Por isso é que no meu texto se nota aquele tom de amargura temerosa.
Soares não interessa, é a cabeça do "soarismo" e está tudo dito.
Cavaco aqui ficou exposto.
E receio que Alegre, infelizmente para nós, não chegue lá.
Gostaria de me enganar!
Para que não venham de novo aí as cargas policiais e as perseguições pessoais aos opositores - e agora ainda por cima existe um sistema judicial no mais baixo da escala e sedento de "respeitabilidade", o que Cavaco não deixará de explorar.
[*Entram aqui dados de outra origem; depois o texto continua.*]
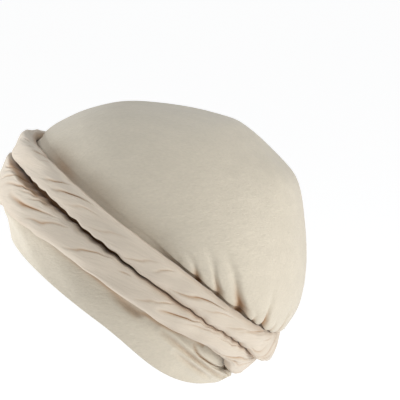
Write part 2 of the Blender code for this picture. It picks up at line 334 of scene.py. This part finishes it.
class Wire:
    """A shader socket that can be used in a sum: wire - 1 adds the Math node that the sum needs."""

    def __init__(self, socket):
        self.socket = socket

    @staticmethod
    def node(tree, kind, settings, sockets, output=0):
        """Adds a node, sets its settings and then its sockets, and gives the wire of one of its outputs."""
        made = tree.nodes.new(kind)
        for name, value in settings.items():
            setattr(made, name, value)
        for name, value in sockets.items():
            if isinstance(value, Wire):
                tree.links.new(value.socket, made.inputs[name])
            else:
                made.inputs[name].default_value = value
        return Wire(made.outputs[output])

    def math(self, operation, first, second):
        settings, sockets = {"operation": operation}, {0: first, 1: second}
        return Wire.node(self.socket.id_data, "ShaderNodeMath", settings, sockets)

    def __add__(self, other):
        return self.math("ADD", self, other)

    def __sub__(self, other):
        return self.math("SUBTRACT", self, other)

    def __mul__(self, other):
        return self.math("MULTIPLY", self, other)

    __radd__, __rmul__ = __add__, __mul__


def new_shader(name, roughness, sheen):
    """A material with its shader, and the even values that go on the shader's own sockets."""
    material = bpy.data.materials.new(name)
    material.use_nodes = True
    tree = material.node_tree
    shader = tree.nodes["Principled BSDF"]
    shader.inputs["Roughness"].default_value = roughness
    shader.inputs["Sheen Weight"].default_value = sheen
    shader.inputs["Sheen Roughness"].default_value = 0.6
    return material, tree, shader


def mix_colour(tree, share, first, second, blend="MIX"):
    settings = {"data_type": "RGBA", "blend_type": blend, "clamp_factor": True}
    return Wire.node(tree, "ShaderNodeMix", settings, {0: share, 6: first, 7: second}, 2)


def times(colour, share):
    """The colour made darker or lighter, and opaque."""
    return (*(c * share for c in colour), 1)


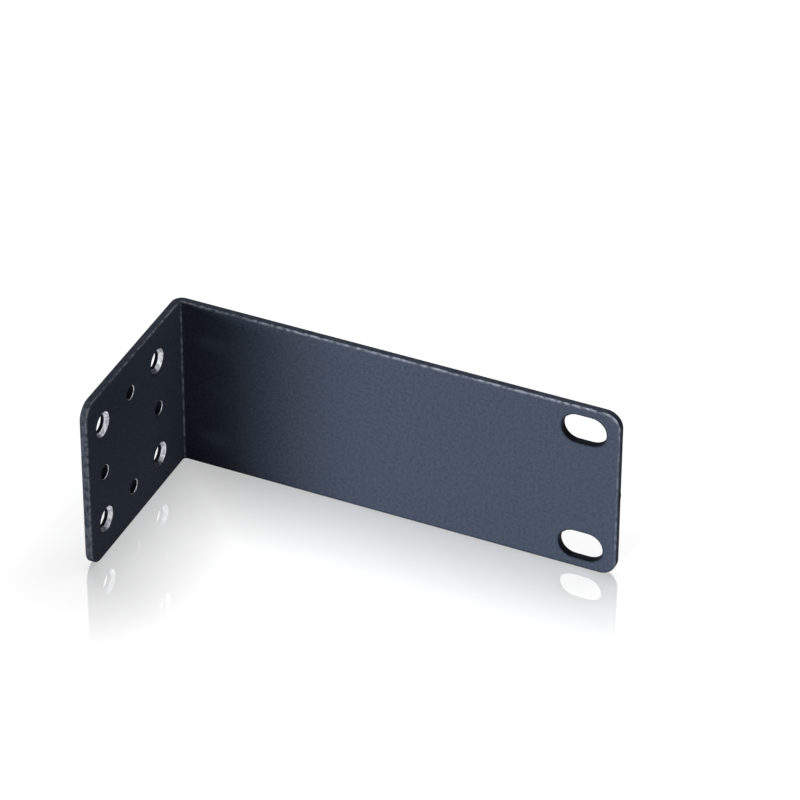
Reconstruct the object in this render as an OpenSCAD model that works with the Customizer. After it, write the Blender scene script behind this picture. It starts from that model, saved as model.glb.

Leia-se - os que o conduzirão como um títere, que é para isso que vai servir.
Português sofre...

Anónimo disse...

Aqui eixo esta achega de José de Portugal publicada no "Portugal Diário":
"Lembrem-se que Cavaco foi o que estimulou no povo o consumismo, fiado no cofre de Bruxelas que agora estamos a pagar.
Foi o que mandou a polícia de choque espancar as pessoas.
Foi o que perseguiu gente que não se curvava, e não eram os comunistas.
Foi o que fez obras de fachada.
Foi o que deixou uma economia fragilizada.
Foi o que se rodeou de propagandistas lacaios como o Graça Moura.
Foi o que, depois quando os portugueses abriram os olhos, se foi embora deixando a malta a arder.
Não se deixem enganar.
Por detrás dele, que pode nem ser má pessoa, estão os que nos querem tramar e ainda por cima nos batem.
Ao menos os outros não nos espancam.
Tenham memória!".

Anónimo disse...

luís qualquer dia comes no nariz, quem te avisa e os outros o mesmo

Anónimo disse...

Não sei se é ironia ou asserção este comentário anónimo. Se corresponder à verdade, nada me admira. Algum cavacal apoiante... O "homem" até pode ser sério, mas quem o acompanha já anda a esfregar as mão... Até lavar dos cestos ainda é vindimas.